* **DATA EXTRACT**
╭──

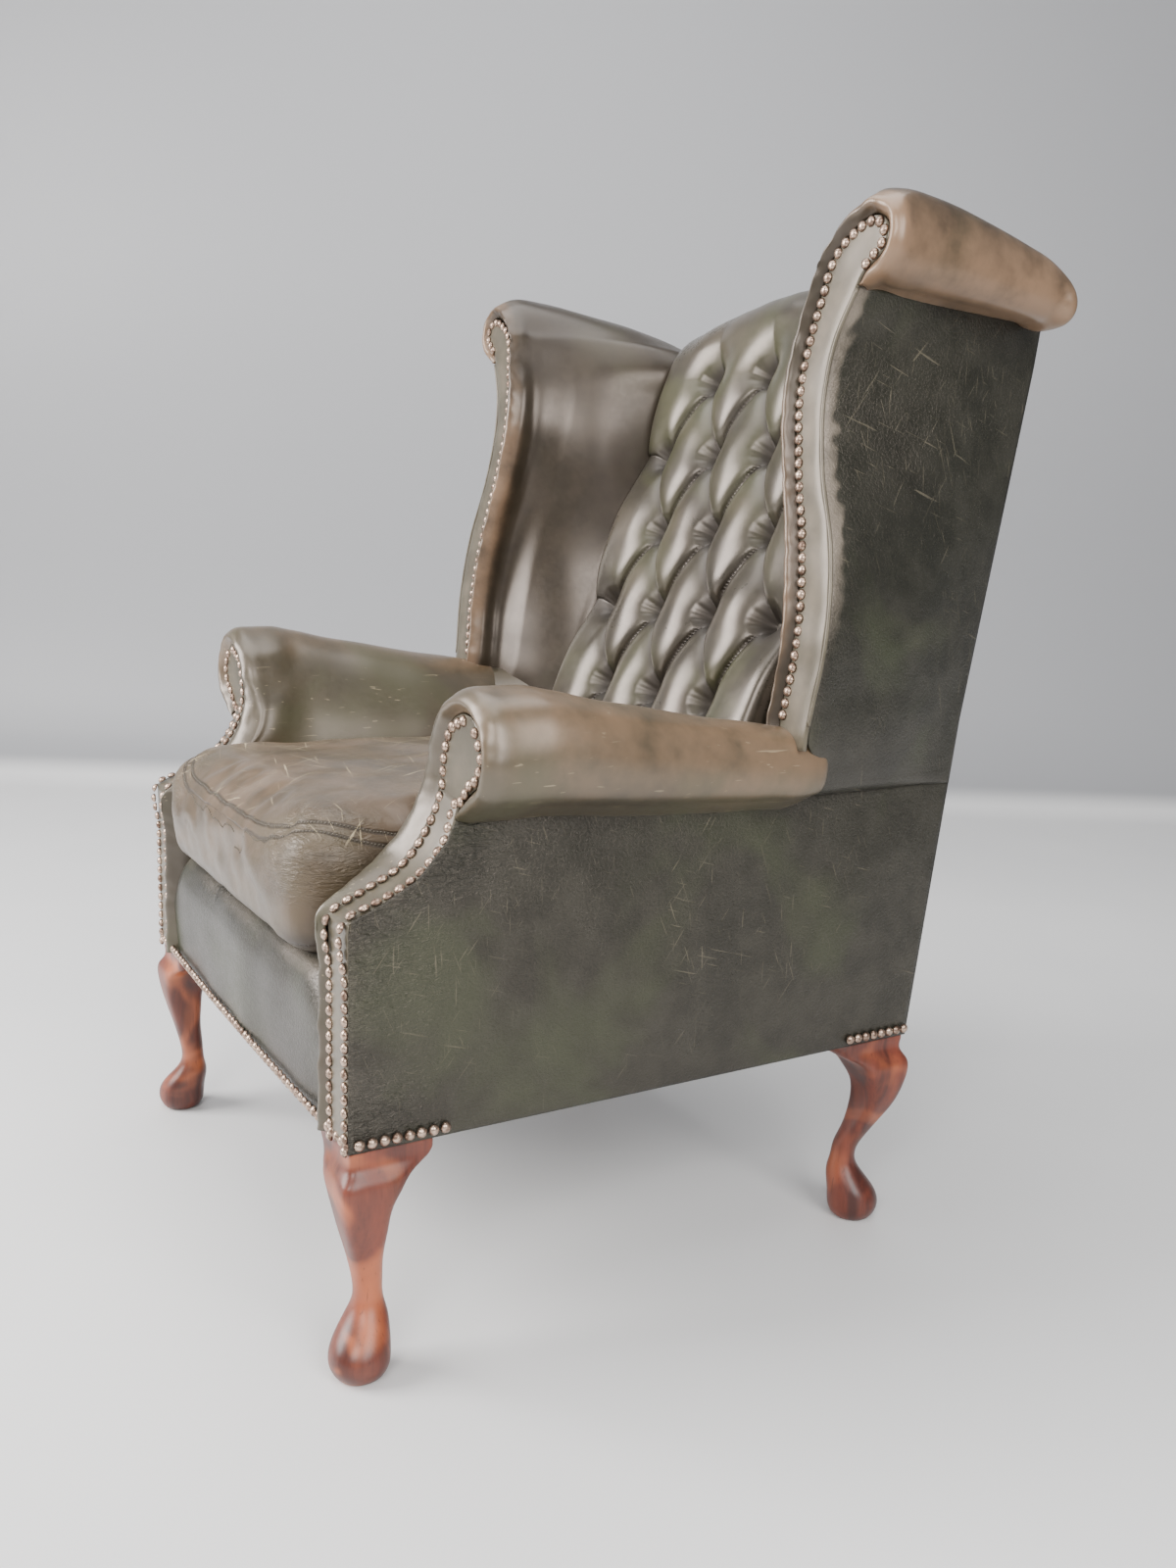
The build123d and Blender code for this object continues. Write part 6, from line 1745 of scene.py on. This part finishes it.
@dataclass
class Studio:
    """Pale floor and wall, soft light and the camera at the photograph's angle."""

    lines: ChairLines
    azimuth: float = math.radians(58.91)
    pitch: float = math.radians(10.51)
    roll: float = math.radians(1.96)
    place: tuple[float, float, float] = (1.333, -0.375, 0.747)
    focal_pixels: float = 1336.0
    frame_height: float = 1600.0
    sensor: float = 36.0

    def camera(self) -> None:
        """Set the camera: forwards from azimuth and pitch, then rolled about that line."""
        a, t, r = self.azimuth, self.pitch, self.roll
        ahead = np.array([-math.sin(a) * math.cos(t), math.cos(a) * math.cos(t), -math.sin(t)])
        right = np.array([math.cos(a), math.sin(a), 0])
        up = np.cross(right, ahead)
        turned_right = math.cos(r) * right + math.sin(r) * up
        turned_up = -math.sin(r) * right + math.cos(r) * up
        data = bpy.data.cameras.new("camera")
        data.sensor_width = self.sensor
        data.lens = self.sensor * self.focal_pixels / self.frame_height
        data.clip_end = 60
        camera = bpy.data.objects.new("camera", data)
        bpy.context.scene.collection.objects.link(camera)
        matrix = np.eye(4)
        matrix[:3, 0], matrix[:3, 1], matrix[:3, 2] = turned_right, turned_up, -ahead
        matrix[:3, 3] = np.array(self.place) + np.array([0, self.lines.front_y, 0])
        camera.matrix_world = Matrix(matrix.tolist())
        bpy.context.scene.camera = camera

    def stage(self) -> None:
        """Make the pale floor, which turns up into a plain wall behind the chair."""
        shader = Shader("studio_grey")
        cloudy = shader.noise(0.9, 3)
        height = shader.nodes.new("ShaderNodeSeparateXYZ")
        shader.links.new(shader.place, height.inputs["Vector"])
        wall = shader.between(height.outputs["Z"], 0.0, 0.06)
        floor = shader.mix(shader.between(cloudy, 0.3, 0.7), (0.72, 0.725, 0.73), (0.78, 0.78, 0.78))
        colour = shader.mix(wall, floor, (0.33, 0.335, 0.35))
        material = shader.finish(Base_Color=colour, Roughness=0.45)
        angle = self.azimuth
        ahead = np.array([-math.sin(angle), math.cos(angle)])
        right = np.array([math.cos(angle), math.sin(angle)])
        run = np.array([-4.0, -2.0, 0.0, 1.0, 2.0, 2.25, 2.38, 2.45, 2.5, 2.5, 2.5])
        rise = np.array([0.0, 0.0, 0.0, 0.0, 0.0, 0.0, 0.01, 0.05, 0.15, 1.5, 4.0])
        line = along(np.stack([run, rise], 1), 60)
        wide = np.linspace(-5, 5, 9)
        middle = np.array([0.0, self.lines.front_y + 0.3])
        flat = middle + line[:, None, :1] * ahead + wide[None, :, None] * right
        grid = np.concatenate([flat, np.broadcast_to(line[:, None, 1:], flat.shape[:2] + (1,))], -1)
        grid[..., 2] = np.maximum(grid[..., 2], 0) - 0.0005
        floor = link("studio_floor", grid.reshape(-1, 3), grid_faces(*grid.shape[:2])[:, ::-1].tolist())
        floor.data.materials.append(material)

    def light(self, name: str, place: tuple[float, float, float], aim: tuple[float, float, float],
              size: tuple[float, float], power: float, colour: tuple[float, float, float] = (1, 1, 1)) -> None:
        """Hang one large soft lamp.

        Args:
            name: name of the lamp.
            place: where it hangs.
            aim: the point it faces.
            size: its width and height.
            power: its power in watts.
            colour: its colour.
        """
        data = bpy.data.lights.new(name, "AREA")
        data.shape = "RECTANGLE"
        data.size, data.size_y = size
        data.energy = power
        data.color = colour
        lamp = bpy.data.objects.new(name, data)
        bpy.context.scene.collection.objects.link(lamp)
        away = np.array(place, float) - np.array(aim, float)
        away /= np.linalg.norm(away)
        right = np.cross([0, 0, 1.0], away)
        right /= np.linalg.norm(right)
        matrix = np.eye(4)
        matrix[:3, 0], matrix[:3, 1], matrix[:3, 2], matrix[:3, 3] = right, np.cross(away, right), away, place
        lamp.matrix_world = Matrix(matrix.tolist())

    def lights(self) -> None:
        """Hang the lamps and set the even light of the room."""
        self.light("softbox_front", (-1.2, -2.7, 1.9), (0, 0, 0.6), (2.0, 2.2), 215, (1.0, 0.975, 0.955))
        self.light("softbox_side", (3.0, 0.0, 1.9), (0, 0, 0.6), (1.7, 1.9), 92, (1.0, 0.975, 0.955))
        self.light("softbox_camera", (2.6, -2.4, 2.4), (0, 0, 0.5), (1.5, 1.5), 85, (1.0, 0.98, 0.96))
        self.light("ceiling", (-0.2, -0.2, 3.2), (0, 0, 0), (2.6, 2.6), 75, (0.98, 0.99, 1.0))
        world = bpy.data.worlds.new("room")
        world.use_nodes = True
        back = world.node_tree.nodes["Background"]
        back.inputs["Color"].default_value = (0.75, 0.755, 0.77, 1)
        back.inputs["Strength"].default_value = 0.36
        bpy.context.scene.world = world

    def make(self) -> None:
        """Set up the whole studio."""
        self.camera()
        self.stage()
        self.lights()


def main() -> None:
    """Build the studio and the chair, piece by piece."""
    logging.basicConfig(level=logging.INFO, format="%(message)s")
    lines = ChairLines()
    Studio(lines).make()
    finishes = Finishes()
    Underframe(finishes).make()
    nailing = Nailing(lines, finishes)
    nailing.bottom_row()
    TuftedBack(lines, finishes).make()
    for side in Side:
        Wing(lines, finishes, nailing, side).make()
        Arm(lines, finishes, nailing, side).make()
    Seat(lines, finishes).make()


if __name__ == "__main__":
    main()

╰──

* **SHORT TASK**
Look at the material above and copy, word for word, its lines from the first through the one containing "sensor: float = 36.0".

* **WORKED ANSWER**
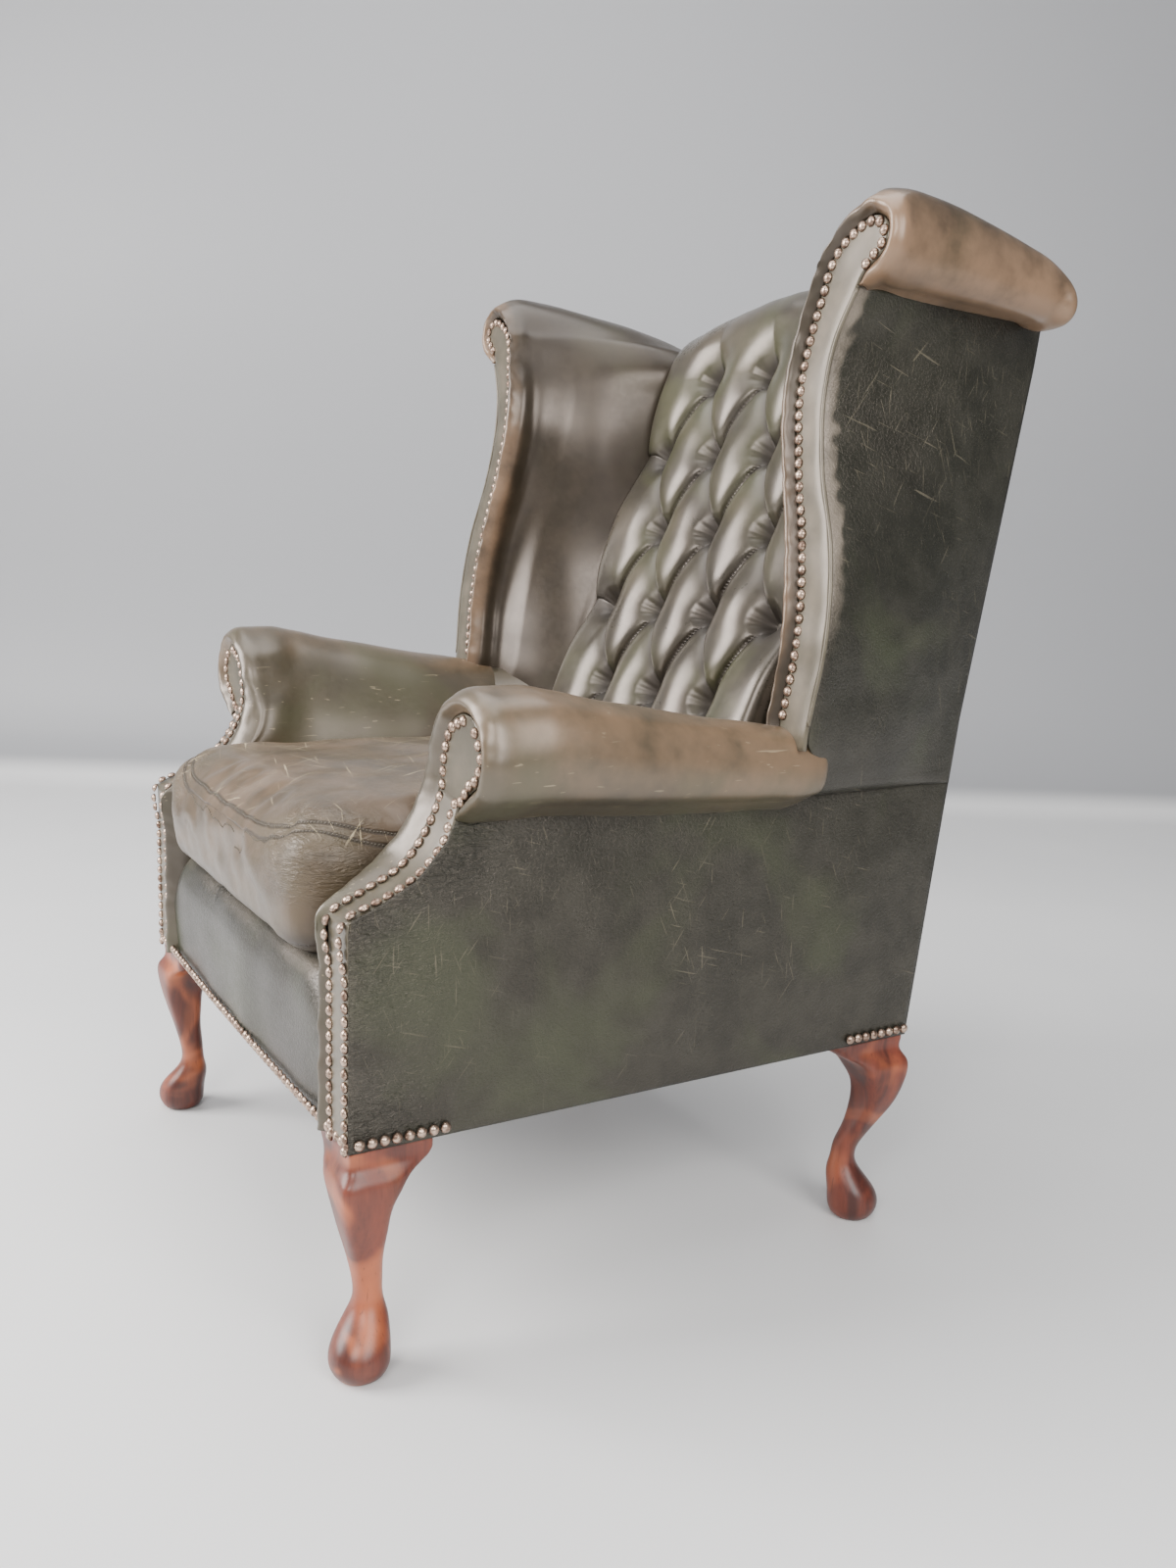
The build123d and Blender code for this object continues. Write part 6, from line 1745 of scene.py on. This part finishes it.
@dataclass
class Studio:
    """Pale floor and wall, soft light and the camera at the photograph's angle."""

    lines: ChairLines
    azimuth: float = math.radians(58.91)
    pitch: float = math.radians(10.51)
    roll: float = math.radians(1.96)
    place: tuple[float, float, float] = (1.333, -0.375, 0.747)
    focal_pixels: float = 1336.0
    frame_height: float = 1600.0
    sensor: float = 36.0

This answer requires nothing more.